Waber Joerg, a spokesman for Lufthansa, said it’s not unusual for one pilot to be in the cockpit.
“The authorities and regulations stipulate that a pilot can be in the cockpit alone,” he said. “It is recommended that this time be kept to a minimum. We comply with all German and European aviation authorities.”
Second ‘black box’ still lost
Finding the plane’s second “black box” will also be critical to understanding the mystery of what went on inside the jet.
That box, the flight data recorder, hasn’t been found yet, but Lufthansa CEO Carsten Spohr said Wednesday that there’s a high probability it will be.
More answers may also come in news conferences scheduled for later Thursday by the Marseille prosecutor and senior executives from Germanwings and Lufthansa.
The Germanwings media office told CNN the captain of Flight 9525 had more than 6,000 hours of flight time. He has been with Germanwings since May 2014 and had worked with Lufthansa and Condor before then.
The co-pilot has been with Germanwings since September 2013 and had completed 630 hours of flight time, the media office said. The co-pilot had trained at the Lufthansa flight training center in Bremen, Germany.
A dangerous search
Relatives and friends of the victims embarked on an emotional trip Thursday: traveling close to the mountainous spot where their loved ones perished.

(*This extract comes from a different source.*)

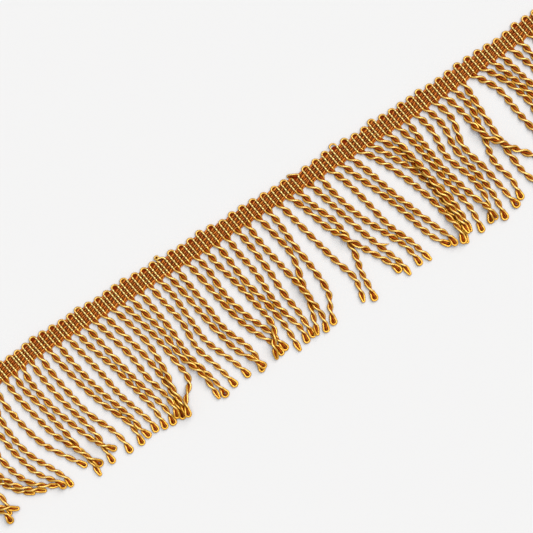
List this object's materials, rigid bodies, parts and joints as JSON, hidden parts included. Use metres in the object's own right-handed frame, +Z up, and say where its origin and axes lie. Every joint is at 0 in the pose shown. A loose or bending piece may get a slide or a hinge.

Special Lufthansa flights from Germany and Spain are taking relatives and friends of the victims to southern France. The airline has offered to take them as close to the crash site as possible “within the safety parameters of the investigation,” Lufthansa said in a statement.
They are first expected to stop in the town of Le Vernet for a “moment of reverence,” Seyne-les-Alpes Mayor Francis Hermitte said.
They will then carry on to the village of Seyne-les-Alpes, which has become a staging post for the recovery operation. A further ceremony is expected there, Hermitte said.
He said he anticipated 200 to 300 people would come to the area Thursday, not just relatives of the victims but also people close to the families.
Most are not expected to stay overnight, he said. But in case they do, he said, local residents have spontaneously offered accommodations for them to stay.
While some human remains have been recovered from the crash scene, many have not. And the task is treacherous for search crews.
The plane crashed in the French Alps, where slopes are steep and the weather has been icy.
The only way workers could get to the site was to drop from helicopters. Jouty, the head of the French team leading the investigation, said they had to be together for safety.
Victims from 18 countries
The doomed flight was traveling from Barcelona, Spain, to Dusseldorf, Germany, when it crashed Tuesday.
Germanwings said the plane reached its cruising altitude of 38,000 feet, and then dropped for about eight minutes. The plane lost contact with French radar at a height of about 6,000 feet. Then it crashed.
There were 150 people from 18 countries on board.
Teams have begun the daunting task of identifying the victims’ bodies but caution that it could take time to complete.
Clues in the debris
Investigators are still trying to piece together what caused the crash.
Jouty said the debris suggests the plane hit the ground and then broke apart, instead of exploding in flight.
Radar followed the plane “virtually to the point of impact,” Jouty said.
FBI agents based in France, Germany and Spain are looking through intelligence sources and cross-referencing the passenger manifest, two senior law enforcement officials said.
So far, one official said, the search hasn’t turned up anything that “stands out” or anything linking the passengers to criminal activity.